Base Rate Neglect Task: compare base-rate consistency rates across conditions rather than just counting one or two memorable choices.
If a pattern appears repeatedly across several trials, it is worth noticing. If it depends on one odd response buried in the sheet, it probably is not the grand unveiling of human irrationality.
A bias effect in this tool does not mean participants are hopelessly irrational or that one condition has exposed some timeless flaw in human thought. Judgement tasks are influenced by wording, attention, fatigue, motivation, and how carefully participants read the scenarios in the first place.

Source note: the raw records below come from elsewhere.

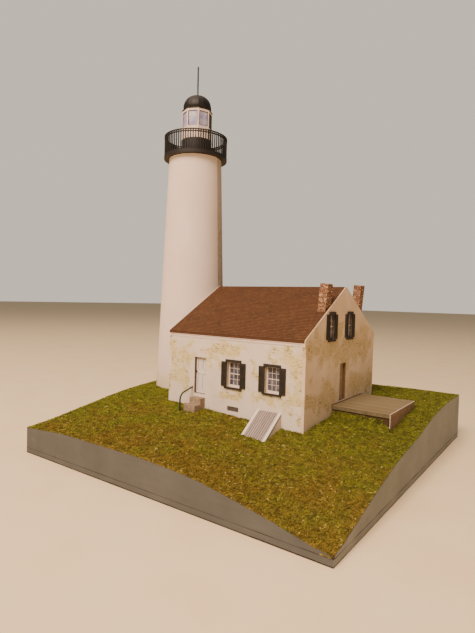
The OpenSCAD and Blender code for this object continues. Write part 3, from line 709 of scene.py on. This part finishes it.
# Shutters, head boards and sills: card painted a dark olive, with scored slats in each shutter.
olive_paint, *_ = card("dark_olive_shutter_card", ["#231F19", "#2A261F", "#332D24"],
    roughness=0.75, mottle=3)
dress(olive_paint, "front_shutters", "back_shutters", "attic_shutters")
SHUTTER_W = 4.0 * MM
SHUTTER_T = 0.6 * MM
SHUTTER_FOOT = 0.4 * MM
SHUTTER_H = 15.3 * MM
SHUTTER_STILE = 0.6 * MM
SLAT_PITCH = 0.75 * MM
SLAT_TILT = math.radians(28)


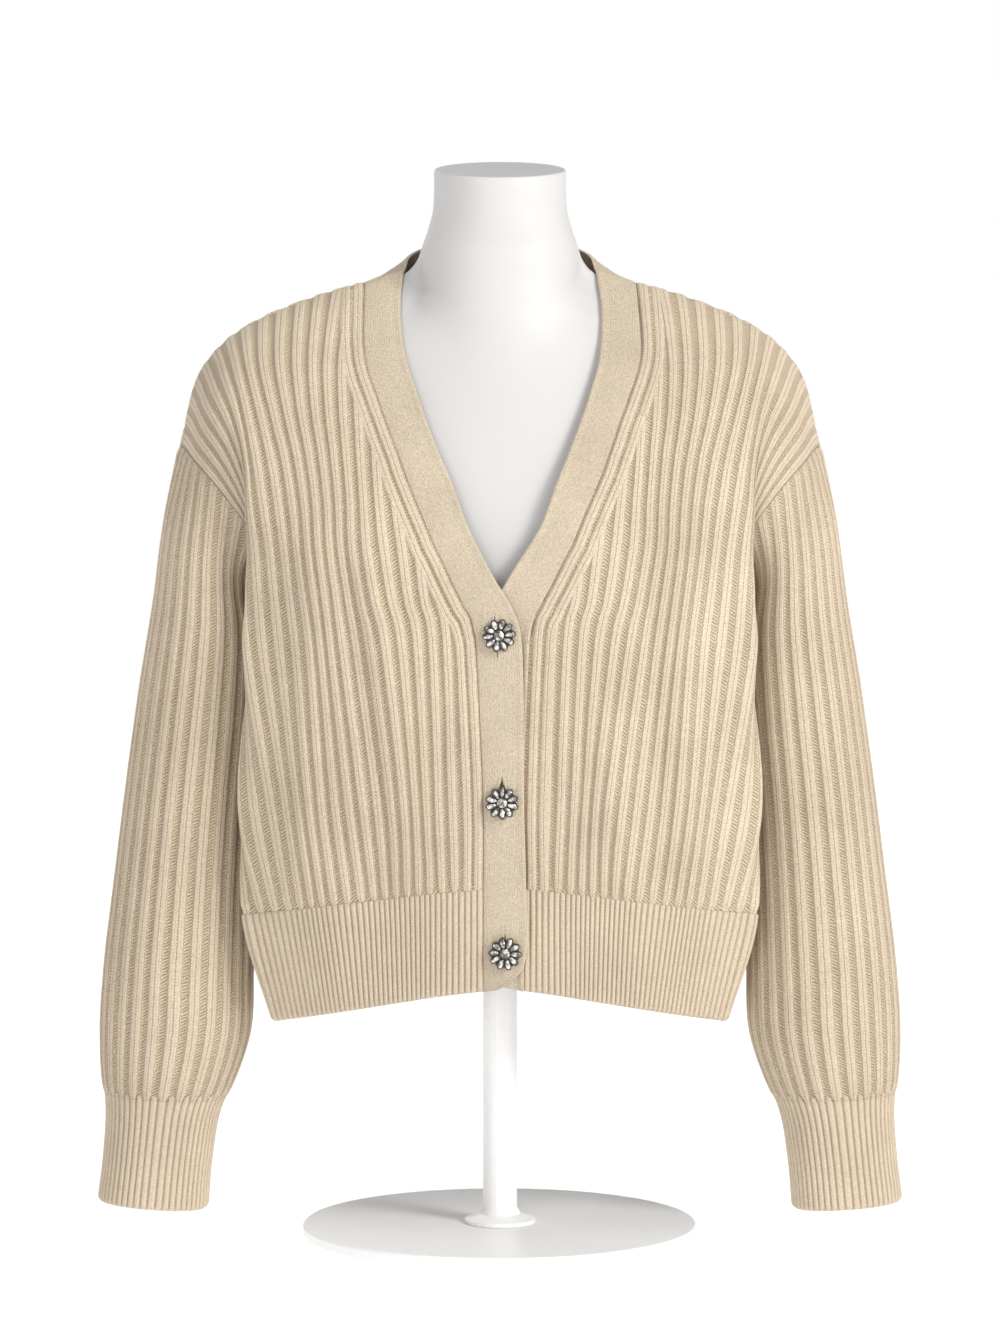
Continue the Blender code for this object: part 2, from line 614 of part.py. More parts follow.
def tube(name, material, side, rows, ribs, rise_mm, inner_step, armhole):
    """A sleeve or cuff: rings of ribs, the first one at the armhole if asked."""
    outer, outer_at, inner, inner_at = [], [], [], []
    if armhole:
        ring = [p + SEAM_OUT[k][1] * SEAM * 1.75 for k, p in enumerate(LOOP)]
        outer.append(ring)
        outer_at.append(list(LOOP_AT))
        inner.append([p - SEAM_OUT[k][0] * WALL for k, p in enumerate(ring)])
        inner_at.append(list(LOOP_AT))
    for n, row in enumerate(rows):
        xo, zo, xu, zu, cy, half = row
        along = np.cross(np.array((xo - xu, 0.0, zo - zu)), np.array((0.0, 1.0, 0.0)))
        along /= np.linalg.norm(along) * (-1 if along[2] > 0 else 1)
        shift = along * SEAM * ((n == 0 and not armhole) - (n == len(rows) - 1 and armhole))
        outs, ins = [], []
        for k in range(ribs * 2):
            at = k / (ribs * 2)
            p, m = sleeve_ring(row, at) + shift, ring_out(row, at)
            full = 1.0
            if armhole and n == 0:
                full = 0.15 + 0.6 * (0.5 + 0.5 * math.cos(2 * math.pi * at))
            outs.append(p + m * rise_mm * full * (k % 2))
            if k % inner_step == 0:
                ins.append(p - m * WALL)
        outer.append(outs)
        outer_at.append([k / (ribs * 2) for k in range(ribs * 2)])
        inner.append(ins)
        inner_at.append([k / (ribs * 2) for k in range(0, ribs * 2, inner_step)])
    return wall(name, material, mirrored(outer, side), outer_at, mirrored(inner, side), inner_at, closed=True)


# ---------------------------------------------------------------- band
def band_stations(left):
    """Where the band is sewn on: (rib, level) from the hem's edge to the shoulder seam."""
    firsts = LEFT_FIRST if left else RIGHT_FIRST
    first = firsts[0]
    stations = [(first, t) for t in (0, 0.3, 1, 2)]
    for i in rib_columns(first, FRONT_RIBS):
        if i <= NECK_CORNER:
            stations.append((i, end_level(firsts, i)))
    return stations


BAND_CUTS = (0.0, 0.35, 0.7, 1.0)


def band_rows(seam_points, edge_points, outs):
    outer, inner = [], []
    for s, e, m in zip(seam_points, edge_points, outs):
        s = s + (e - s) / np.linalg.norm(e - s) * SEAM
        line = [s + (e - s) * u + m * 3.2 * u * (1 - u) for u in BAND_CUTS]
        outer.append([p + m * 0.2 for p in line])
        inner.append([p - m * (BAND_WALL - 0.2) for p in line])
    cuts = [list(BAND_CUTS)] * len(outer)
    return outer, cuts, inner, cuts


def make_band(name, left):
    sheet = LEFT if left else RIGHT
    side = 1 if left else -1
    table = UNDER_EDGE if left else BAND_EDGE
    knots, values = [r[0] for r in table], [r[1:] for r in table]
    seam_points, edges, outs = [], [], []
    for i, t in band_stations(left):
        p, e, m = sheet.point(i, t), smooth(knots, values, t), sheet.normal(i, t, 1)
        if left:
            p, e = push_back(p), push_back(e)
        if t == 10:
            m = np.array((m[0], 0, m[2])) / math.hypot(m[0], m[2])
            p, e = p - (0, SEAM, 0), e - (0, SEAM, 0)
        seam_points.append(p)
        edges.append(e)
        outs.append(m)
    outer, oa, inner, ia = band_rows(seam_points, edges, outs)
    return wall(name, KNIT_BAND, mirrored(outer, side), oa, mirrored(inner, side), ia)


def make_neck_band():
    knots = [r[0] for r in reversed(NECK_EDGE)]
    values = [r[1:] for r in reversed(NECK_EDGE)]
    seam_points, edges, outs = [], [], []
    corner = RIGHT.normal(NECK_CORNER, 10, 1)
    corner = np.array((corner[0], 0, corner[2])) / math.hypot(corner[0], corner[2])
    for k in range(-2 * NECK_RIB, 2 * NECK_RIB + 1):
        i = abs(k / 2)
        p, e, m = BACK.point(i, 10), smooth(knots, values, i), BACK.normal(i, 10, -1)
        if i == NECK_RIB:
            m = corner
            p, e = p + (0, SEAM, 0), e + (0, SEAM, 0)
        flip = np.array((1.0 if k >= 0 else -1.0, 1.0, 1.0))
        seam_points.append(p * flip)
        edges.append(e * flip)
        outs.append(m * flip)
    outer, oa, inner, ia = band_rows(seam_points, edges, outs)
    return wall("band_neck", KNIT_BAND, outer, oa, inner, ia)


# ---------------------------------------------------------------- form and stand
def lathe(name, material, rings):
    """A closed solid from rings of equally many points, capped at both ends."""
    mesh = bmesh.new()
    rows = [[mesh.verts.new(Vector(p) * MM) for p in ring] for ring in rings]
    count = len(rows[0])
    for low, high in zip(rows, rows[1:]):
        for k in range(count):
            n = (k + 1) % count
            mesh.faces.new((low[k], low[n], high[n]))
            mesh.faces.new((low[k], high[n], high[k]))
    mesh.faces.new(list(reversed(rows[0])))
    mesh.faces.new(rows[-1])
    return finish(mesh, name, material, 40)


def knit_inside():
    """The knit's surfaces and points, to keep the form clear of them."""
    verts, faces = [], []
    for thing in GARMENT.objects:
        if thing.name.startswith(("front", "back", "band", "hem")):
            base = len(verts)
            verts += [v.co.copy() for v in thing.data.vertices]
            faces += [[base + v for v in f.vertices] for f in thing.data.polygons]
    return BVHTree.FromPolygons(verts, faces), verts


def ease_inside(rings, tree, points):
    """Draw the form in a little wherever one of its faces would meet the knit."""
    count = len(rings[0])
    for _ in range(150):
        verts = [p * MM for ring in rings for p in ring]
        faces = []
        for r in range(len(rings) - 1):
            for k in range(count):
                a, b = r * count + k, r * count + (k + 1) % count
                faces += [(a, b, b + count), (a, b + count, a + count)]
        form = BVHTree.FromPolygons(verts, faces)
        hit = {v for pair in form.overlap(tree) for v in faces[pair[0]]}
        for p in points:
            near = form.find_nearest(p, 0.45 * MM)
            if near[2] is not None:
                hit.update(faces[near[2]])
        for f in faces:
            a, b, c = (verts[v] for v in f)
            for p in (a, (a + b) / 2, (b + c) / 2, (c + a) / 2, (a + b + c) / 3):
                if tree.find_nearest(p, 0.5 * MM)[2] is not None:
                    hit.update(f)
        if not hit:
            return
        for v in hit:
            ring = rings[v // count]
            centre = sum(ring, Vector()) / count
            ring[v % count] = centre + (ring[v % count] - centre) * 0.988


def make_form():
    tree, points = knit_inside()
    count = 38
    knots = [r[0] for r in FORM_ROWS]
    values = [r[1:] for r in FORM_ROWS]
    rings = []
    for z in knots:
        a, b, n, cy, na, nb = smooth(knots, values, z)
        ring = []
        for k in range(count):
            angle = 2 * math.pi * k / count
            angle += 0.22 * math.sin(2 * angle) * min(max((a - b) / 60, 0), 1) * -1
            c, s = math.cos(angle), math.sin(angle)
            torso = (abs(c / a) ** n + abs(s / b) ** n) ** (-1 / n)
            neck = ((c / na) ** 2 + (s / nb) ** 2) ** -0.5
            reach = (torso**9 + neck**9) ** (1 / 9)
            middle = Vector((0, cy, z))
            full = Vector((c, s, 0)) * reach
            part = 0.55
            while part < 1.0 and tree.find_nearest((middle + full * part) * MM)[3] > FORM_CLEAR * MM:
                part += 0.004
            ring.append(middle + full * min(part, 1.0))
        rings.append(ring)
    ease_inside(rings, tree, points)
    cy, a, b = values[-1][3:]
    for inset, drop in ((0.0, NECK_ROUND), (NECK_ROUND * 0.7, NECK_ROUND * 0.3), (NECK_ROUND * 2, 0.0)):
        ring = []
        for k in range(count):
            angle = 2 * math.pi * k / count
            x, y = (a - inset) * math.cos(angle), (b - inset) * math.sin(angle)
            ring.append(Vector((x, cy + y, NECK_TOP - drop + y * math.tan(NECK_TILT))))
        rings.append(ring)
    return lathe("dress_form", FORM, rings)


def round_ring(radius, z, count, x=0.0, y=0.0):
    return [Vector((x + radius * math.cos(2 * math.pi * k / count),
                    y + radius * math.sin(2 * math.pi * k / count), z)) for k in range(count)]


def make_stand():
    top, chamfer = BASE_HEIGHT, 1.5
    lathe("stand_base", STAND, [round_ring(BASE_RADIUS - 0.8, 0, 48), round_ring(BASE_RADIUS, 0.8, 48),
                                round_ring(BASE_RADIUS, top - chamfer, 48),
                                round_ring(BASE_RADIUS - chamfer, top, 48)])
    lathe("stand_pole", STAND, [round_ring(26, top + 0.3, 28), round_ring(26, top + 3, 28),
                                round_ring(POLE_RADIUS + 2.5, top + 7, 28), round_ring(POLE_RADIUS, top + 12, 28),
                                round_ring(POLE_RADIUS, FORM_ROWS[0][0] - 0.3, 28)])


# ---------------------------------------------------------------- buttons
def make_button(name, x, z, front):
    """A flower of stones: a round stone in the middle and a ring of petals."""
    per = 3
    count = BUTTON_PETALS * per
    profile = ((1.0, 0.0, 0.9), (1.0, 1.3, 0.9), (0.78, 2.6, 1.0), (0.5, 2.5, 0.55), (0.36, 1.6, 0.0), (0.3, 3.4, 0.0))
    mesh = bmesh.new()
    rows = []
    for part, height, wave in profile:
        ring = []
        for k in range(count):
            angle = 2 * math.pi * k / count
            petal = abs(math.cos(BUTTON_PETALS * angle / 2))
            r = BUTTON_RADIUS * part * (1 - 0.16 * wave * (1 - petal))
            h = height * (1 - 0.35 * wave * (1 - petal)) if height > 0 else 0.0
            ring.append(mesh.verts.new(Vector((x + r * math.cos(angle), front - h, z + r * math.sin(angle))) * MM))
        rows.append(ring)
    for low, high in zip(rows, rows[1:]):
        for k in range(count):
            n = (k + 1) % count
            mesh.faces.new((low[k], low[n], high[n], high[k]))
    mesh.faces.new(rows[0])
    top = mesh.verts.new(Vector((x, front - 4.3, z)) * MM)
    for k in range(count):
        mesh.faces.new((rows[-1][k], rows[-1][(k + 1) % count], top))
    return finish(mesh, name, METAL, 30)


def band_front(x, z, radius):
    """The foremost point of the upper band under a button."""
    band = bpy.data.objects["band_right"].data
    tree = BVHTree.FromPolygons([v.co for v in band.vertices], [f.vertices for f in band.polygons])
    best = 0.0
    for k in range(24):
        for r in (0.0, 0.5, 1.0):
            angle = 2 * math.pi * k / 24
            start = Vector((x + r * radius * math.cos(angle), -200, z + r * radius * math.sin(angle)))
            hit = tree.ray_cast(start * MM, Vector((0, 1, 0)))[0]
            if hit:
                best = min(best, hit.y / MM)
    return best


make_front("front_right", False)
make_front("front_left", True)
make_back()
make_hem("hem_front_right")
make_hem("hem_front_left", left=True)
make_hem("hem_back", back=True)
for label, hand in (("right", -1), ("left", 1)):
    tube("sleeve_" + label, KNIT_SLEEVE, hand, SLEEVE_ROWS, SLEEVE_RIBS, RIB_RISE, 2, True)
    tube("cuff_" + label, KNIT_RIB, hand, CUFF_ROWS, CUFF_RIBS, FINE_RISE, 4, False)
make_band("band_right", False)
make_band("band_left", True)
make_neck_band()
make_form()
make_stand()
for number, (bx, bz) in enumerate(zip(BUTTON_X, BUTTON_Z), 1):
    make_button("button_%d" % number, bx, bz, band_front(bx, bz, BUTTON_RADIUS) - 0.35)
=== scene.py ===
# %% [markdown]
# # A ribbed cardigan on a dress form
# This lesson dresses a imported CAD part: a cropped V-neck cardigan in broad rib knit, closed with three
# jewelled buttons, on a white limbless form.  The CAD part already holds the outline, the walls and the
# main ribs.  Here each knitted piece is made again from the same rows of measurements, but finely enough
# to carry a real rib profile, and then gets yarn, stitches and light.

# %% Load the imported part
import math

import bmesh
import bpy
import numpy as np
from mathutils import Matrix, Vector


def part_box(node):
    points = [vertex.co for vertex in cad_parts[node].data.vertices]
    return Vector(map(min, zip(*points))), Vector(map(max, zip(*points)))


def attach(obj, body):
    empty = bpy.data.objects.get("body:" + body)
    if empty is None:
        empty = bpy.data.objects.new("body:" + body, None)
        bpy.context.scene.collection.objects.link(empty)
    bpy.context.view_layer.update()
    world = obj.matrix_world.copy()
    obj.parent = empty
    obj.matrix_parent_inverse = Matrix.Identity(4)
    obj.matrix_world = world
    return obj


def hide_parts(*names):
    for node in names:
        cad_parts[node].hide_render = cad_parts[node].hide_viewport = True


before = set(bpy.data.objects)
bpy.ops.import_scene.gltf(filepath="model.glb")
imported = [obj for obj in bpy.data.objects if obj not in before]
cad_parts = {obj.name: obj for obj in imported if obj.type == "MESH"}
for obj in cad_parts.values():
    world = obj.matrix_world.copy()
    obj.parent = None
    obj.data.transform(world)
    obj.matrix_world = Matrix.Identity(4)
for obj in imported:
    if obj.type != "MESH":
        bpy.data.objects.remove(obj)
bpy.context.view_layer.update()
MM = 0.001

# %% [markdown]
# ## Node trees in a few words
# Shader nodes and geometry nodes are both built from small steps.  `put` adds one node, sets its options
# and fills its inputs.  It returns a Wire, a value inside the tree that adds and multiplies like a number,
# so that a tree of nodes reads like a formula.

# %% Wires
class Wire:
    """A value in a node tree. Arithmetic with wires and numbers makes Math nodes."""

    def __init__(self, socket):
        self.socket, self.node, self.tree = socket, socket.node, socket.id_data

    def out(self, name):
        """Another output of the same node."""
        return Wire(self.node.outputs[name])

    def __abs__(self):
        return maths("ABSOLUTE", self)


def maths(operation, *inputs):
    tree = next(value.tree for value in inputs if isinstance(value, Wire))
    return put(tree, "ShaderNodeMath", *inputs, operation=operation)


for sign, operation in (("add", "ADD"), ("sub", "SUBTRACT"), ("mul", "MULTIPLY"), ("truediv", "DIVIDE")):
    setattr(Wire, "__%s__" % sign, lambda self, other, kind=operation: maths(kind, self, other))
    setattr(Wire, "__r%s__" % sign, lambda self, other, kind=operation: maths(kind, other, self))


def plug(socket, value):
    """Fills an input with a wire, a number or a colour. None leaves it as it is."""
    if isinstance(value, Wire):
        socket.id_data.links.new(value.socket, socket)
    elif value is not None:
        no_alpha = socket.type == "RGBA" and len(value) == 3
        socket.default_value = (*value, 1.0) if no_alpha else value


def fill(node, **values):
    for name, value in values.items():
        plug(node.inputs[name.replace("_", " ")], value)


def put(tree, kind, *inputs, **options):
    """Adds a node and returns its first output. Inputs come in order, or by name with a capital letter."""
    node = tree.nodes.new(kind)
    for name, value in options.items():
        if name[0].islower():
            setattr(node, name, value)
    for socket, value in zip([s for s in node.inputs if s.enabled], inputs):
        plug(socket, value)
    fill(node, **{name: value for name, value in options.items() if name[0].isupper()})
    return next((Wire(socket) for socket in node.outputs if socket.enabled), None)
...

It is also worth remembering that this is a browser-based teaching and introductory research tool. It is very useful for classroom work, demos, and undergraduate projects, but it is not a tightly controlled behavioural lab environment.
Open the CSV, sort by condition, then compare the main outcome for your chosen task before trying anything more ambitious.
In most cases, that means anchor shift for Anchoring, risky choice by frame for Framing, confirming versus disconfirming selections for Confirmation Bias, and base-rate consistency for Base Rate Neglect.
Example Study Ideas
This tool works well for straightforward introductory designs, including:
time pressure vs. reflection time on Anchoring estimates
gain vs. loss framing effects in risky choice decisions
individual vs. paired responding on Confirmation Bias evidence selection
fatigue or distraction effects on Base Rate Neglect judgements
warning participants about bias before the task to see whether behaviour actually changes
A Quick Note on Precision
Cognitive Bias Lab is a browser-based tool designed for teaching, demos, exploratory work, and introductory student research. It is useful, clean, and far less awkward than trying to build these tasks by hand, but it is not intended to replace specialist experimental software or tightly controlled behavioural lab designs.
Well suited to undergraduate work. For PhD-level precision, that is usually where the methods sections get longer, the equipment gets fussier, and the optimism gets a little more fragile.